Having sustained a "no evidence" point, we find it unnecessary to consider Ice's second and third points of error. With respect to Point of Error No. Four which claims error by the trial court in awarding Bannowsky his attorney's fees, the jury found reasonable attorney's fees for the parties in answer to the two questions on the subject. For Ice's attorney's fees, the jury determined that the following was the reasonable value of the services rendered in the case: $41,500 through the end of the trial; $10,000 in the event of an appeal to the Court of Appeals; $5,000 in the event application for writ of error is filed in the Supreme Court; and $2,500 in the event the Supreme Court grants the writ of error. The jury then found that $14,000 was the reasonable value of the services rendered by the attorneys representing Bannowsky. It is obvious that the trial court obtained the two jury findings so that it would be in a position to award attorney's fees to the successful party. Since the judgment is to be reversed and rendered for Ice on the ground that the lease had terminated, it would be only equitable and just that the attorney's fees awarded to Bannowsky be set aside and that Ice be awarded its attorney's fees as determined by the jury.
BANNOWSKY APPEAL
In his appeal, Bannowsky claims in a single point of error on his cross-appeal that the trial court erred by granting a summary judgment in Ice's favor on Bannowsky's cause of action for tortious interference with contractual relations, namely the Braswell Lease which had been reassigned to Bannowsky in June 1989. The claim here is that Ice tortiously interfered with that lease by contacting Louise Williams, by entering into a new lease with her on the same property covered by the Braswell Lease, by filing the declaratory judgment suit and by filing a lis pendens notice.
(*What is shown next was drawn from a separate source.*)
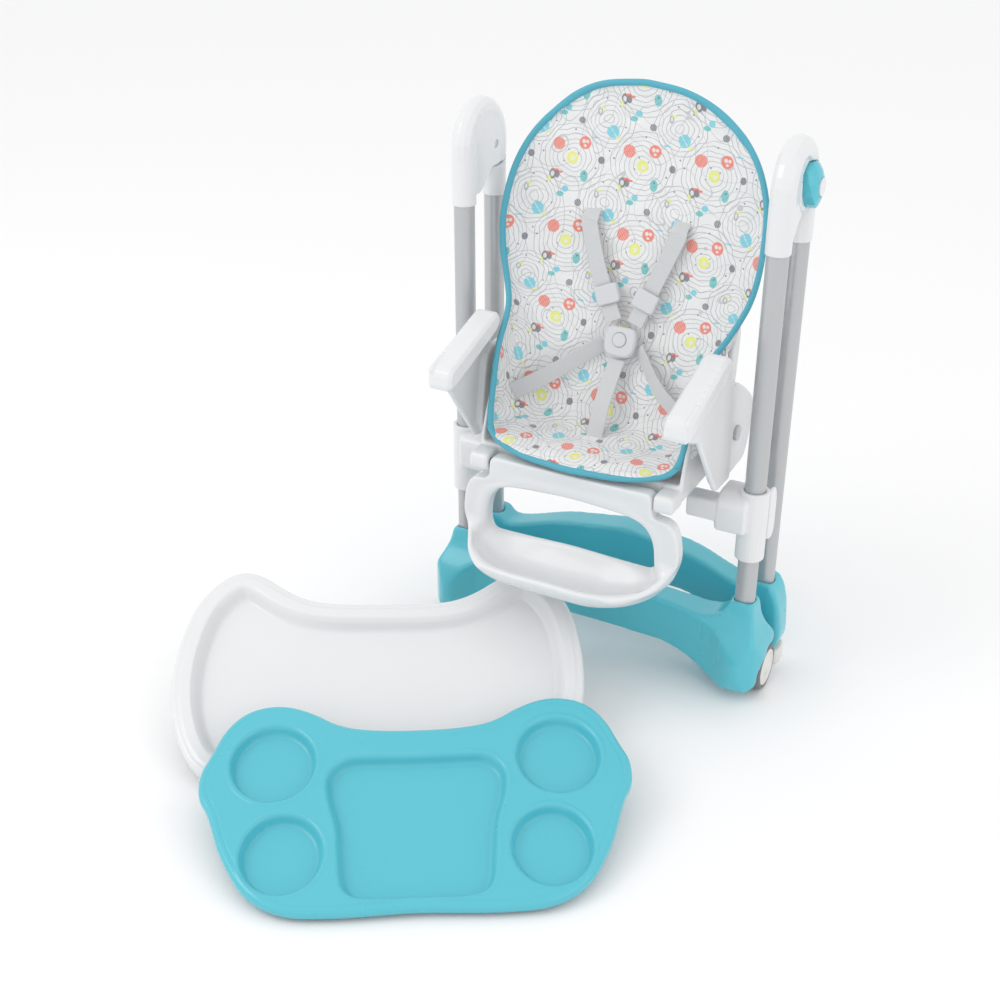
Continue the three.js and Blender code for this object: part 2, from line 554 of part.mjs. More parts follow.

In reviewing a summary judgment appeal, this Court must determine whether the successful movant in the trial court carried its burden of showing that there is no genuine issue of a material fact issue and that it is entitled to judgment as a matter of law. Nixon v. Mr. Property Management Company, Inc., 690 S.W.2d 546, 548 (Tex. 1985). In deciding whether or not there is a disputed fact issue precluding summary judgment, evidence favorable to the non-movant is to be taken as true, and in that connection, every reasonable inference must be indulged in favor of the non-movant and any doubts resolved in his favor. Nixon, 690 S.W.2d at 548-49. If the defendant is the movant and he submits summary judgment evidence disproving at least one element of the plaintiff's case, then summary judgment should be granted. Bradley v. Quality Service Tank Lines, 659 S.W.2d 33, 34 (Tex. 1983); Rayos v. Chrysler Credit Corporation, 683 S.W.2d 546, 547 (Tex.App. — El Paso 1985, no writ).
In a cause of action for tortious interference, a plaintiff must prove four elements (1) there existed a contract that was subject to interference; (2) the defendant willfully and intentionally interfered with the contractual relationship; (3) the intentional acts of the defendant were the proximate cause of the plaintiff's damages; and (4) actual damage or loss occurred. Griffin v. Rowden, 702 S.W.2d 692, 693 (Tex.App. — Dallas 1986, writ ref'd n.r.e.). Because we have determined that the trial court erred by denying Ice's motion for judgment that the lease had terminated notwithstanding the verdict, there was no longer a contractual relationship between Bannowsky and the owner of the property with which Ice could have interfered. Accordingly, Bannowsky's point of error in the cross-appeal is overruled.
Judgment of the trial court in favor of Bannowsky in the declaratory judgment action is reversed and judgment rendered in Ice's favor that the Braswell Lease had terminated by reason of cessation of gas production for more than ninety consecutive days. The judgment is also reversed as to attorney's fees with judgment rendered that Ice recover of and from Bannowsky its reasonable attorney's fees: $41,500 for services in the trial court, $10,000 for services in the appeal to this Court of Appeals, $5,000 for services in the event an application for writ of error is filed in the Supreme Court, and $5,000 for services in the event the Supreme Court grants writ of error. Summary judgment granted by the court in favor of Ice on Bannowsky's tortious interference cause of action is affirmed.
I concur fully with results of the majority opinion. For the reasons set forth in Montes v. Texas Employers' Insurance Association, 779 S.W.2d 485, 487 (Tex.App. — El Paso 1989, writ denied), I do not believe there is a two-step procedure as set forth in Sterner v. Marathon Oil Company, 767 S.W.2d 686 (Tex. 1989) and Holley v. Watts, 629 S.W.2d 694 (Tex. 1982) to determine if an issue on which a jury made a "negative" finding was established as a matter of law. I do recognize that in deciding whether the issue was established as a matter of law the Court must review all the evidence and see if there is some valid evidence contrary to the position of the party urging that the issue was established as a matter of law.